_What you are asked to do_. Each line containing the word "materials" needs to be copied.

_Recorded information_.
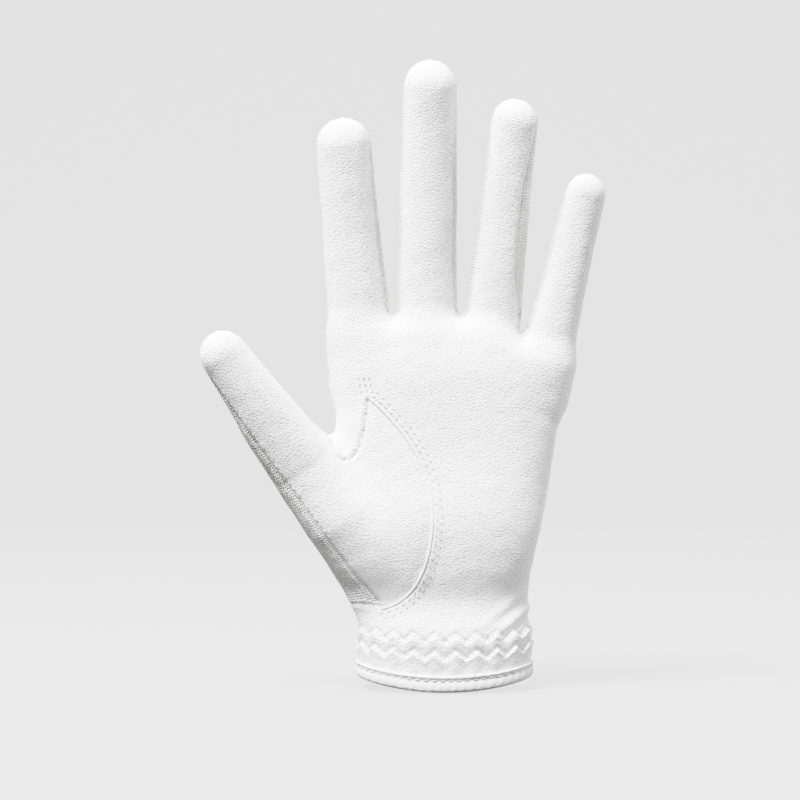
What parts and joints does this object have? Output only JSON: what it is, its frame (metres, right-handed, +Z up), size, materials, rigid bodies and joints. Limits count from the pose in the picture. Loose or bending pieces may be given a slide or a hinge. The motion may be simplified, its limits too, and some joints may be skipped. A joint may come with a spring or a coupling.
{
  "type": "golf glove",
  "caption": "Left-hand golf glove in thin leather with knit side strips, an inset thumb, a shirred cuff and a peel-open wrist tab.",
  "frame": {"origin": "middle of the cuff opening, at the lowest point of the hem", "axes": "+X across the hand to the little finger, -Y the palm side, +Z up to the fingertips"},
  "size_m": [0.1424, 0.0507, 0.2191],
  "materials": {
    "leather": "fine-grained white leather, soft sheen",
    "knit": "fine ribbed stretch knit, matte",
    "thread": "spun sewing thread",
    "binding": "folded leather edge, smooth",
    "elastic": "woven elastic",
    "hook": "moulded hooks on tape",
    "loop": "brushed loop pile"
  },
  "bodies": {
    "root": {"palm_panel": "leather", "back_inner_panel": "leather", "back_outer_panel": "leather", "knuckle_insert": "knit", "back_top_panel": "leather", "thumb_front_base": "leather", "thumb_back_base": "knit", "web_gussets": "knit", "hem_binding": "binding", "hem_thread": "thread", "vent_binding": "binding", "wrist_elastic": "elastic", "shirring_thread": "thread", "thumb_seam_piping": "binding", "thumb_seam_thread": "thread", "outer_thumb_thread": "thread", "bar_tacks": "thread", "loop_patch": "loop", "tab_anchor": "binding"},
    "closure_flap": {"closure_tab": "binding", "hook_patch": "hook", "tab_thread": "thread"},
    "index_lower": {"index_front_lower": "leather", "index_back_lower": "leather", "index_right_gusset_lower": "knit"},
    "index_upper": {"index_front_upper": "leather", "index_back_upper": "leather", "index_right_gusset_upper": "knit"},
    "middle_lower": {"middle_front_lower": "leather", "middle_back_lower": "leather", "middle_right_gusset_lower": "knit", "middle_left_gusset_lower": "knit"},
    "middle_upper": {"middle_front_upper": "leather", "middle_back_upper": "leather", "middle_right_gusset_upper": "knit", "middle_left_gusset_upper": "knit"},
    "ring_lower": {"ring_front_lower": "leather", "ring_back_lower": "leather", "ring_right_gusset_lower": "knit", "ring_left_gusset_lower": "knit"},
    "ring_upper": {"ring_front_upper": "leather", "ring_back_upper": "leather", "ring_right_gusset_upper": "knit", "ring_left_gusset_upper": "knit"},
    "little_lower": {"little_front_lower": "leather", "little_back_lower": "leather", "little_left_gusset_lower": "knit"},
    "little_upper": {"little_front_upper": "leather", "little_back_upper": "leather", "little_left_gusset_upper": "knit"},
    "thumb_lower": {"thumb_front_lower": "leather", "thumb_back_lower": "knit"},
    "thumb_upper": {"thumb_front_upper": "leather", "thumb_back_upper": "knit"}
  },
  "joints": [
    {"name": "index_base_bend", "type": "hinge", "parent": "root", "child": "index_lower", "pos_m": [-0.0303, -0.01052, 0.13144], "axis": [0.9962, 0, 0.0872], "range_deg": [0, 75]},
    {"name": "index_middle_bend", "type": "hinge", "parent": "index_lower", "child": "index_upper", "pos_m": [-0.03298, -0.01437, 0.16213], "axis": [0.9962, 0, 0.0872], "range_deg": [0, 80]},
    {"name": "middle_base_bend", "type": "hinge", "parent": "root", "child": "middle_lower", "pos_m": [-0.00621, -0.01043, 0.13234], "axis": [0.9999, 0, -0.0122], "range_deg": [0, 75]},
    {"name": "middle_middle_bend", "type": "hinge", "parent": "middle_lower", "child": "middle_upper", "pos_m": [-0.00573, -0.01634, 0.17193], "axis": [0.9999, 0, -0.0122], "range_deg": [0, 80]},
    {"name": "ring_base_bend", "type": "hinge", "parent": "root", "child": "ring_lower", "pos_m": [0.01719, -0.00973, 0.13193], "axis": [0.9945, 0, -0.1045], "range_deg": [0, 75]},
    {"name": "ring_middle_bend", "type": "hinge", "parent": "ring_lower", "child": "ring_upper", "pos_m": [0.02074, -0.0141, 0.16574], "axis": [0.9945, 0, -0.1045], "range_deg": [0, 80]},
    {"name": "little_base_bend", "type": "hinge", "parent": "root", "child": "little_lower", "pos_m": [0.03767, -0.00904, 0.12464], "axis": [0.9736, 0, -0.2284], "range_deg": [0, 75]},
    {"name": "little_middle_bend", "type": "hinge", "parent": "little_lower", "child": "little_upper", "pos_m": [0.04364, -0.01155, 0.15006], "axis": [0.9736, 0, -0.2284], "range_deg": [0, 80]},
    {"name": "thumb_base_bend", "type": "hinge", "parent": "root", "child": "thumb_lower", "pos_m": [-0.04875, -0.01923, 0.07679], "axis": [0.8141, 0, 0.5807], "range_deg": [0, 45]},
    {"name": "thumb_middle_bend", "type": "hinge", "parent": "thumb_lower", "child": "thumb_upper", "pos_m": [-0.06383, -0.02461, 0.09792], "axis": [0.8141, 0, 0.5807], "range_deg": [0, 60]},
    {"name": "tab_peel", "type": "hinge", "parent": "root", "child": "closure_flap", "pos_m": [-0.01305, 0.01941, 0.033], "axis": [0, 0, 1], "range_deg": [0, 110]}
  ]
}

_Solution to this exercise_.
What parts and joints does this object have? Output only JSON: what it is, its frame (metres, right-handed, +Z up), size, materials, rigid bodies and joints. Limits count from the pose in the picture. Loose or bending pieces may be given a slide or a hinge. The motion may be simplified, its limits too, and some joints may be skipped. A joint may come with a spring or a coupling.
  "materials": {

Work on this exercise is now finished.